Geothermal House

Belmont, Massachusetts

Occupying the space between the ground and the tree canopy, this house is conceived as a series of horizontal planes that terrace along the edge of a south-facing hill above a pond—the guest wing, main living spaces, and bedroom wing all wrap along the hill’s crest. The house is organized on the site to take advantage of the daily path of the sun. The kitchen faces east while the living room and its terrace face west to take advantage of the setting sun. All rooms receive light on two sides, and the combined living room, dining room, kitchen area receives light on four sides through the use of a clerestory, enabling the sun to be a continual and ever-changing presence in the main body of the house.

The scheme creates ambiguity between interior and exterior space.
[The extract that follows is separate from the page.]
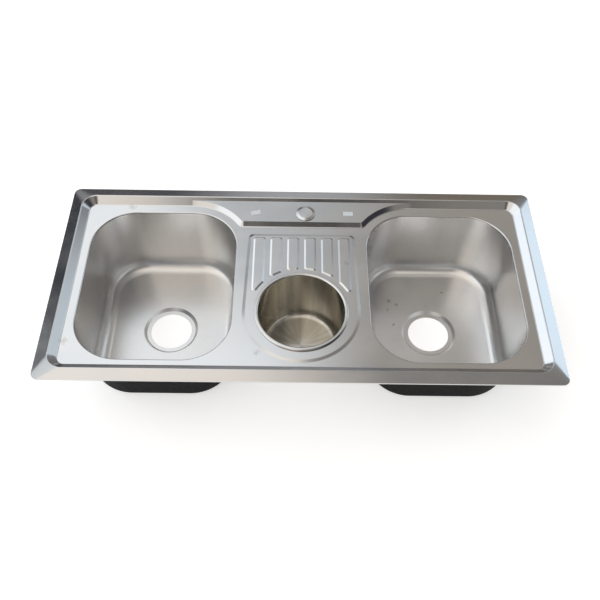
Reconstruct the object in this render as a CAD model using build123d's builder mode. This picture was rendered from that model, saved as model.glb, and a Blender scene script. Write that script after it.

In the primary living areas, the horizontal planes of the floor and roof surfaces extend beyond large openings of glass. The interior is characterized by multiple planes of light entering into the house at a variety of levels, due to subtle articulations in the walls and windows. 

The house is designed to tread lightly on the environment. The north façade is more insular while the south façade opens the house to the site and the sun. Attention has been paid to creating cross-ventilation through all the rooms. Large overhanging trellises modulate and dapple the intense summer sun in the living room and master bedrooms, while allowing in the winter sun. Both the heating and cooling systems are geothermal.